Des crédits seront nécessaires pour permettre aux professionnels du secteur de se doter des matériels aratoires, des engins mécaniques comme des tracteurs, les moissonneuses-batteuses, des véhicules, devant aider à opérer une production agricole industrielle. La pêche devra être redynamisée. Nos provinces toutes sans exception, disposent de rivières, de grandes étendues d’eau, comme des lacs non exploitées sur le plan de la pêche et de transport fluvial ou lacustre.
Il va falloir former des pêcheurs. Mais des paysans qui pratiquent déjà la pêche doivent être outillés, et doter des matériels de travail comme des filets, des hameçons. Mais tout doit être fait pour pratiquer la pêche industrielle. Ce n’est pas sorcier. Amener des bateaux de pêche, construire des chambres froides pour la conservation de poissons, mais disponibiliser aussi des routes pour l’évacuation des produits.

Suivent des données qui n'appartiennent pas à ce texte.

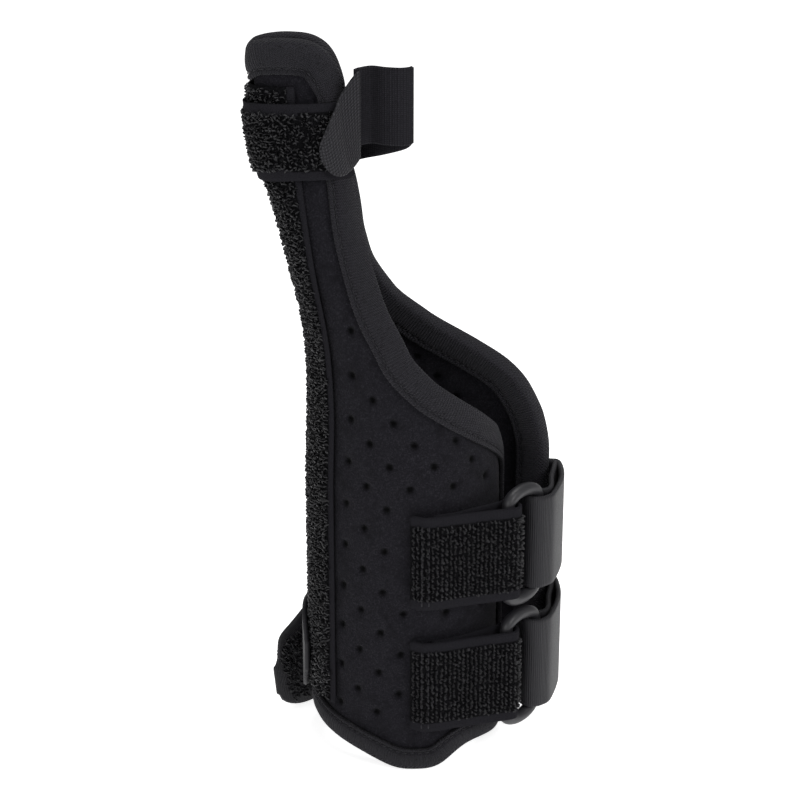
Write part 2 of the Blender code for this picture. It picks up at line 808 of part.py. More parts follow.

Nos cours d’eau doivent être exploités sur le plan de transport pour des spécialistes, la voie fluviale demeure le moyen de transport le moins coûteux comparativement au transport aérien, routier ou ferroviaire. Entre-temps, l’on doit assurer la promotion des sites touristiques. Mais la Snel et la Regideso doivent s’impliquer totalement pour procurer l’énergie et l’eau potable.
Sans formation des cadres, l’on ne peut prétendre à un développement durable. Les nouvelles autorités provinciales sont appelées à créer une université, des instituts supérieurs viables. Les centres de formation professionnelle doivent également figurer parmi les priorités, parce qu’à ce jour, l’arrière-pays souffre d’un manque criant des ouvriers qualifiés. Ce qui fait même qu’il est difficile de recruter un maçon digne de ce nom dans nombre d’agglomérations de nos provinces.
Il en est de même pour des électriciens, des menuisiers, des plombiers, des ajusteurs, des électroniciens et même des bons mécaniciens. La plupart de ces gens sont recrutés à Kinshasa ou de grandes villes. Les médecins et des laborantins sont quasi rares. Ils préfèrent prester à Kinshasa ou dans les chefs-lieux d’anciennes provinces plutôt que travailler dans les milieux ruraux. C’est un problème auquel il faudra penser dès aujourd’hui.